--- Prompt ---
Every line from the one containing "What OpenSCAD source" to the final line of the material below must be reproduced exactly; leave out all other lines.

--- Data supplied ---
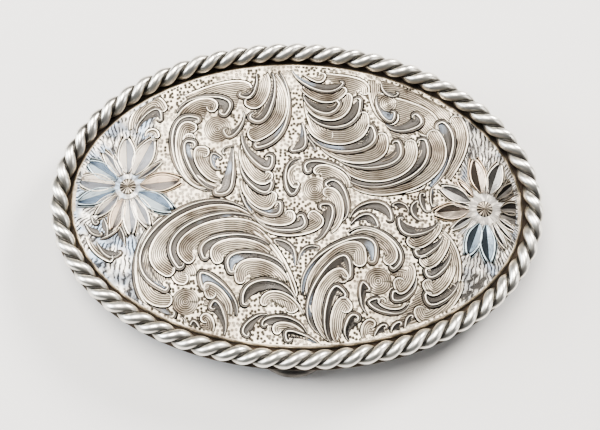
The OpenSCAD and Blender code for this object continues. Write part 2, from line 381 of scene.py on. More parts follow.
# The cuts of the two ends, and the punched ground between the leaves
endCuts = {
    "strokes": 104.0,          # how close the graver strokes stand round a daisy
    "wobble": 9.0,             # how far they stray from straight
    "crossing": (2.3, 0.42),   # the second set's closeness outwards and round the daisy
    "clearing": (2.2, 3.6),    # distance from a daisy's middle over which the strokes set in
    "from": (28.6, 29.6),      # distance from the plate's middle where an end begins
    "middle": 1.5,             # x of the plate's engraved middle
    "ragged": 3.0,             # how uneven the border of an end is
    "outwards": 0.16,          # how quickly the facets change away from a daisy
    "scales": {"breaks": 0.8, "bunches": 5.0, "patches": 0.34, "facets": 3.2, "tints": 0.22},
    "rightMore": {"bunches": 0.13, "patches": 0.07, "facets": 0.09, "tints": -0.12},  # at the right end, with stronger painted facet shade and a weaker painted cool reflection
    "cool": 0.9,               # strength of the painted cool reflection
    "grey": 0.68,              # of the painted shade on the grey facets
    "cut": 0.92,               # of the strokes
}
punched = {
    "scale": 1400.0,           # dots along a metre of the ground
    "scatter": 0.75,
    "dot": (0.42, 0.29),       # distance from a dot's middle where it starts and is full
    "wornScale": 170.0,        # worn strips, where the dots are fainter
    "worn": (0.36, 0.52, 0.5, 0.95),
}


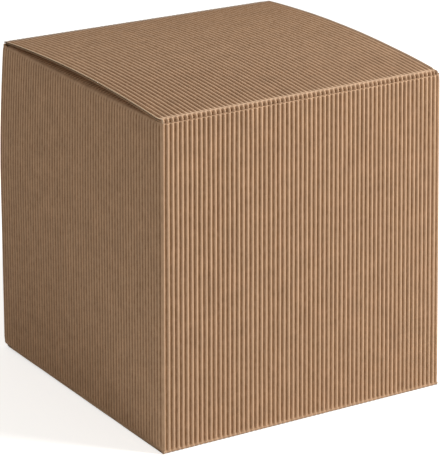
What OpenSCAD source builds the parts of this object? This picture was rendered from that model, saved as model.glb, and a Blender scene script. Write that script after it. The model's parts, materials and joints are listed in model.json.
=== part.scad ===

--- Output for this exercise ---
What OpenSCAD source builds the parts of this object? This picture was rendered from that model, saved as model.glb, and a Blender scene script. Write that script after it. The model's parts, materials and joints are listed in model.json.
=== part.scad ===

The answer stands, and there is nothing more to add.